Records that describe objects
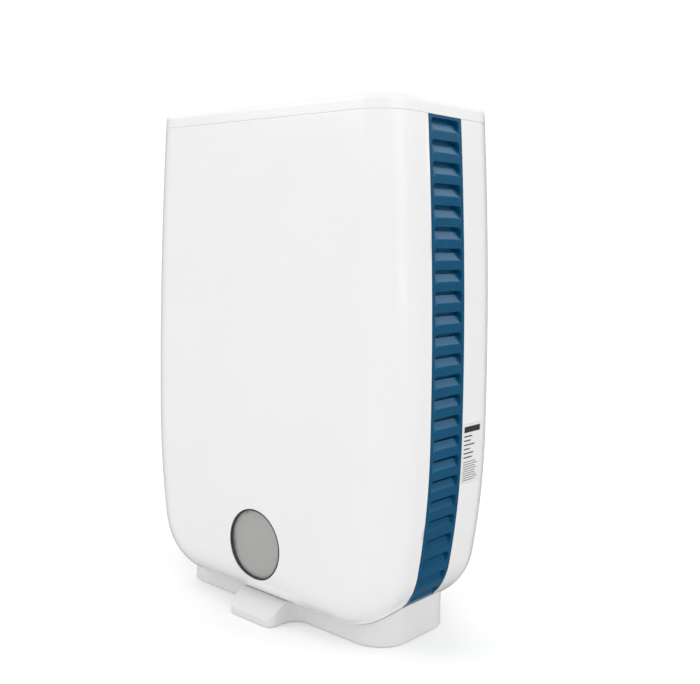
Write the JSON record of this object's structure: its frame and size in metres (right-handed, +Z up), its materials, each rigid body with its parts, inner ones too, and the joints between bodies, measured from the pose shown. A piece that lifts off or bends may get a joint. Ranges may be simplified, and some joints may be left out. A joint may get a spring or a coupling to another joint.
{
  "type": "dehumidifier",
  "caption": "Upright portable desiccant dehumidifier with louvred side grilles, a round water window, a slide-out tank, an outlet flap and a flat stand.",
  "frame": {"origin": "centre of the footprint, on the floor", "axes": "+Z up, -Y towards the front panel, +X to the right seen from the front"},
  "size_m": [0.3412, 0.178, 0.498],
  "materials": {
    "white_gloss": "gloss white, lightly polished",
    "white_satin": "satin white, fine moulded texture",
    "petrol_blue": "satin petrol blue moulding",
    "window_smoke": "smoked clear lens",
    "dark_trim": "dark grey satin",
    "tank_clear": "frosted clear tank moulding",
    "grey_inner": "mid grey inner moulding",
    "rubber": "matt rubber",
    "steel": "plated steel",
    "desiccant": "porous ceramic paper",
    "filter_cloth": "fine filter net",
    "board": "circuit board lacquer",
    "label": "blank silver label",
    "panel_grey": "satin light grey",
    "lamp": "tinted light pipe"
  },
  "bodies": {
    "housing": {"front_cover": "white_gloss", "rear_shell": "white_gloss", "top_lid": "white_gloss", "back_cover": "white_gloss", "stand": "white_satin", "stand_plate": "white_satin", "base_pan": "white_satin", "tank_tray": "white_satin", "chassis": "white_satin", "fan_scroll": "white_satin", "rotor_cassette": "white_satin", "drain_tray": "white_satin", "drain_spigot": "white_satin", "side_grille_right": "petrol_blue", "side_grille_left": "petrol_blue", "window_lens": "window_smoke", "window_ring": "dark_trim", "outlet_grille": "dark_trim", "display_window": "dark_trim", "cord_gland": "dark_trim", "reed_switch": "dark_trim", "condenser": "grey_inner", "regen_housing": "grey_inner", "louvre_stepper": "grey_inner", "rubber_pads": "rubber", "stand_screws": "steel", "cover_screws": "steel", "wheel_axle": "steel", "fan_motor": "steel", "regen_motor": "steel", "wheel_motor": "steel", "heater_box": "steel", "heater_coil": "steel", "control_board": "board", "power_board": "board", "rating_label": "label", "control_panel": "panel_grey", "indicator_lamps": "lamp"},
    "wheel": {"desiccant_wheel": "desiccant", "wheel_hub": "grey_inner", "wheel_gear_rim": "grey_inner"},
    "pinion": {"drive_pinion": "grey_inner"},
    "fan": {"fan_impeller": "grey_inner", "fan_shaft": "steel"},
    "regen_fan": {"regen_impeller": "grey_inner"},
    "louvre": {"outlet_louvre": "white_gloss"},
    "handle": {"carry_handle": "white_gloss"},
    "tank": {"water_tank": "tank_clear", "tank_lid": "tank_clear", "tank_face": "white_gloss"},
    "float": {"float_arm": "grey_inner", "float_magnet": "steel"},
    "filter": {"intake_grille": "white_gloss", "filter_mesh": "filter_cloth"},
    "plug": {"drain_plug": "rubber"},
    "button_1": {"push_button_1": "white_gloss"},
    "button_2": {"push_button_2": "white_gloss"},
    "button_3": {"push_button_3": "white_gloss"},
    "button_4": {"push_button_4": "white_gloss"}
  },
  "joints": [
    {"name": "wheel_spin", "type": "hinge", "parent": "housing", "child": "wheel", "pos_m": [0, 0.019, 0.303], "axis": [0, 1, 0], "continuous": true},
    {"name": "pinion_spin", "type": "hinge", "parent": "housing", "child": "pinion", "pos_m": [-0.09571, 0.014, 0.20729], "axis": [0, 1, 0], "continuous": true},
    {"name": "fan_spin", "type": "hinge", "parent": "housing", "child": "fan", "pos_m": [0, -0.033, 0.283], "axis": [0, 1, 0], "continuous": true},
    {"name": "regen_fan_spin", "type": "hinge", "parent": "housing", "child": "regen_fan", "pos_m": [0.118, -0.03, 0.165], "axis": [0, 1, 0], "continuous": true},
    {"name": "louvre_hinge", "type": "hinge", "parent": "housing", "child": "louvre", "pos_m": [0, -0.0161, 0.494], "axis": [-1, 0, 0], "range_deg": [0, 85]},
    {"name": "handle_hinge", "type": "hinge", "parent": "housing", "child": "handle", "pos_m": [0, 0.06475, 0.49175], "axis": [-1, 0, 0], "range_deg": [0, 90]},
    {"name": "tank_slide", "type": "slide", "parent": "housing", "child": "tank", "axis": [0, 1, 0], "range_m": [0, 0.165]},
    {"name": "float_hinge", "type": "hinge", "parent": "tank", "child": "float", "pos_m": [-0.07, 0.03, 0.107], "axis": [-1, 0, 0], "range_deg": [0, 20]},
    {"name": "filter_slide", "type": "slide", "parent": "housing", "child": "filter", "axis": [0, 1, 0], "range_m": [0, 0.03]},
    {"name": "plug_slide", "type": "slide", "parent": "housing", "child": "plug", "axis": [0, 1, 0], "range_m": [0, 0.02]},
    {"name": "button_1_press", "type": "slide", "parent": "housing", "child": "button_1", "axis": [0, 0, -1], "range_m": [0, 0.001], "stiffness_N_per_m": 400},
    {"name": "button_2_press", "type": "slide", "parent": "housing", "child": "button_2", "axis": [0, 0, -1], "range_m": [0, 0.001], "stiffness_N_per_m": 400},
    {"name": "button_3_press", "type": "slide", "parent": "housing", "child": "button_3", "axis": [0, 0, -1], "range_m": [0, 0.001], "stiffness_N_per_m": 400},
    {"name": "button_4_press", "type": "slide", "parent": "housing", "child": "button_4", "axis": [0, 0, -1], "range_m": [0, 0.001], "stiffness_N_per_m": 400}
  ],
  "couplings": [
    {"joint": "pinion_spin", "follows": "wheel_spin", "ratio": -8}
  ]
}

* * *

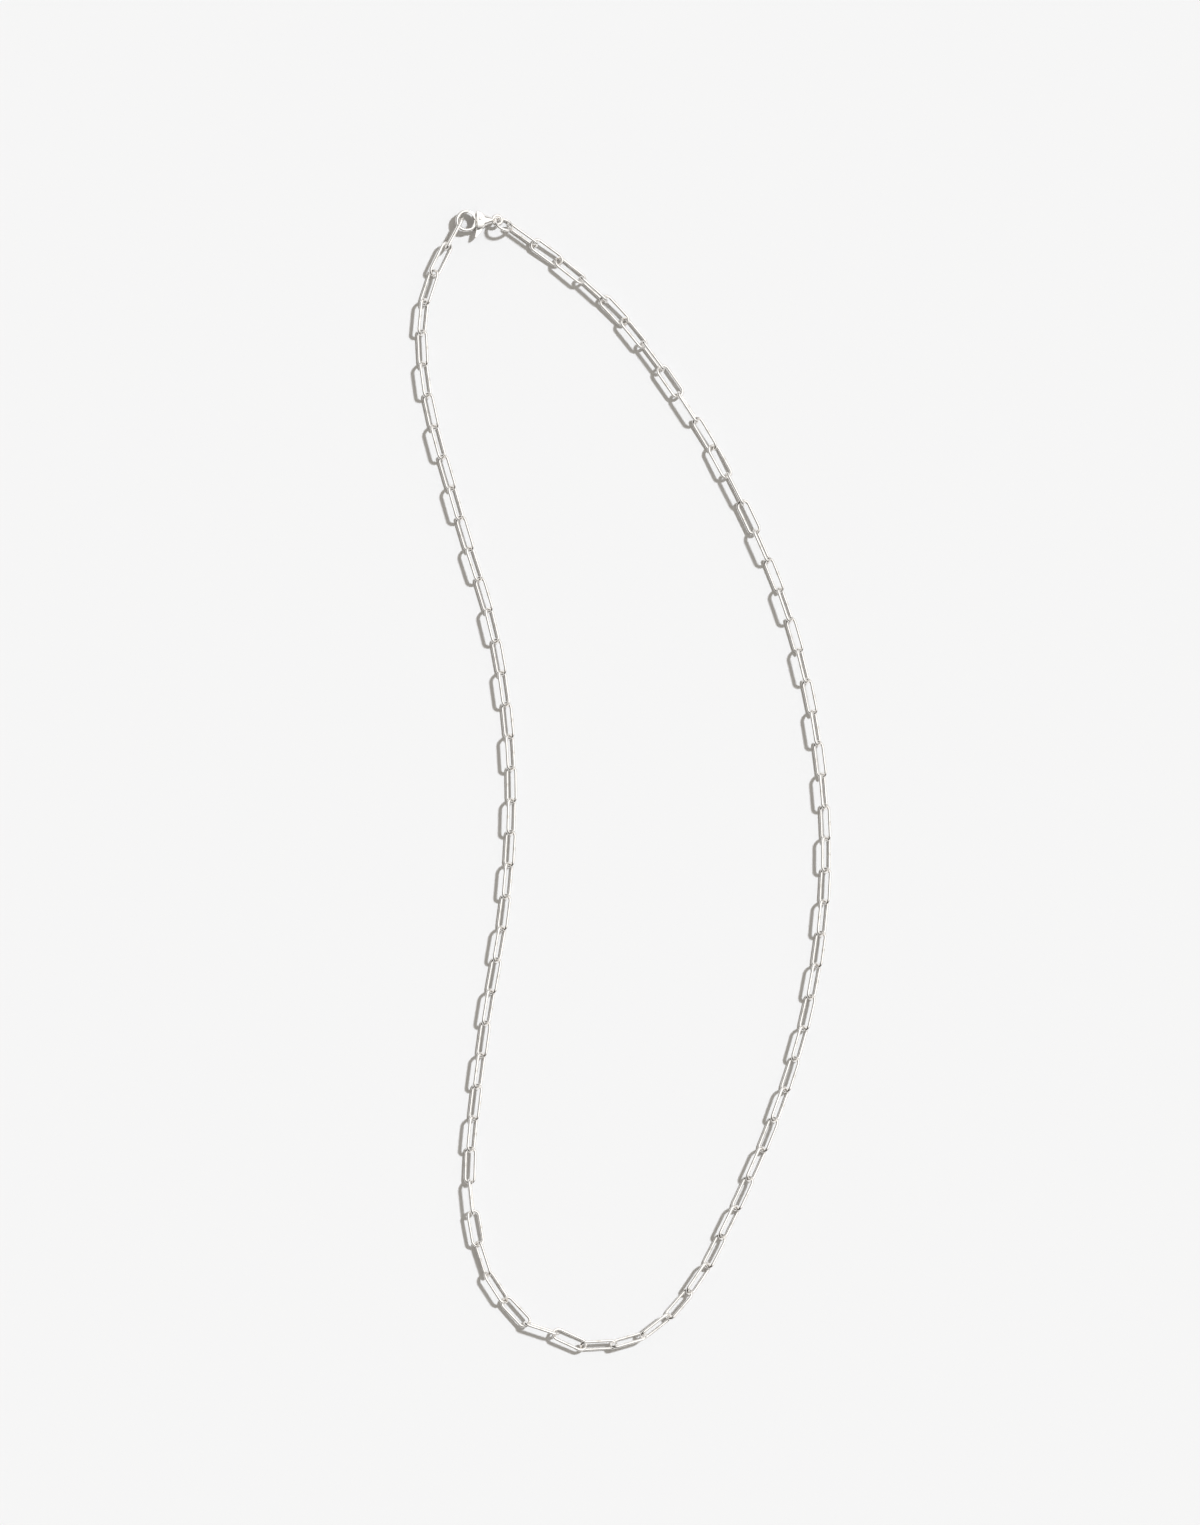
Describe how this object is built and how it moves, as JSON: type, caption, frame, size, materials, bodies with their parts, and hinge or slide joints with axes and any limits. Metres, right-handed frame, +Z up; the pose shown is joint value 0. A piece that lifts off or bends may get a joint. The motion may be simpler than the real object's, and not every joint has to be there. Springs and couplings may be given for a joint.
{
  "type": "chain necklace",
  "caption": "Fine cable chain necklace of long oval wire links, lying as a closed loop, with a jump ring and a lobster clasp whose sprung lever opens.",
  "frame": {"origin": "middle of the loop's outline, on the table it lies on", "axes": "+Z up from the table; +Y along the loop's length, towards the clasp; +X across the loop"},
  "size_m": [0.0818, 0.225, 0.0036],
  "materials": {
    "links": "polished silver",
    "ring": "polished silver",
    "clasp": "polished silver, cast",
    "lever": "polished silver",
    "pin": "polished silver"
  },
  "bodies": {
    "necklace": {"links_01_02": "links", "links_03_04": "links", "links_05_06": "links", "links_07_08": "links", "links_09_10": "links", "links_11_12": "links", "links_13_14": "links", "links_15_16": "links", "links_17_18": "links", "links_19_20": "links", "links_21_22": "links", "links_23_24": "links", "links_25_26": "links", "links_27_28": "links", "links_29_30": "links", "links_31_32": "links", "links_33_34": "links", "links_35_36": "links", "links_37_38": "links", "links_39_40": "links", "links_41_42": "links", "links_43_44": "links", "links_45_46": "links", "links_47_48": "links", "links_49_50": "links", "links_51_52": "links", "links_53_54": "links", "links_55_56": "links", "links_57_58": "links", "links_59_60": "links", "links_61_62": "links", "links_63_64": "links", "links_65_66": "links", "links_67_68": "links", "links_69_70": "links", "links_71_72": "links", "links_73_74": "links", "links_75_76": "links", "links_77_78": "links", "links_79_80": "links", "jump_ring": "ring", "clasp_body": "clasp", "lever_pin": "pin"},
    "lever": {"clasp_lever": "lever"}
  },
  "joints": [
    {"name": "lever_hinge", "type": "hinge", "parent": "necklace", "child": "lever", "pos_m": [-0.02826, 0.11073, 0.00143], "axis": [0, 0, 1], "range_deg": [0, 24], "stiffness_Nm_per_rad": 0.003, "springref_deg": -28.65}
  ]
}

◆ **DIRECTIONS FOR THIS TASK**
Copy out every line in the listing where the word "bends" appears.

◆ **EXERCISE ANSWER**
Write the JSON record of this object's structure: its frame and size in metres (right-handed, +Z up), its materials, each rigid body with its parts, inner ones too, and the joints between bodies, measured from the pose shown. A piece that lifts off or bends may get a joint. Ranges may be simplified, and some joints may be left out. A joint may get a spring or a coupling to another joint.
Describe how this object is built and how it moves, as JSON: type, caption, frame, size, materials, bodies with their parts, and hinge or slide joints with axes and any limits. Metres, right-handed frame, +Z up; the pose shown is joint value 0. A piece that lifts off or bends may get a joint. The motion may be simpler than the real object's, and not every joint has to be there. Springs and couplings may be given for a joint.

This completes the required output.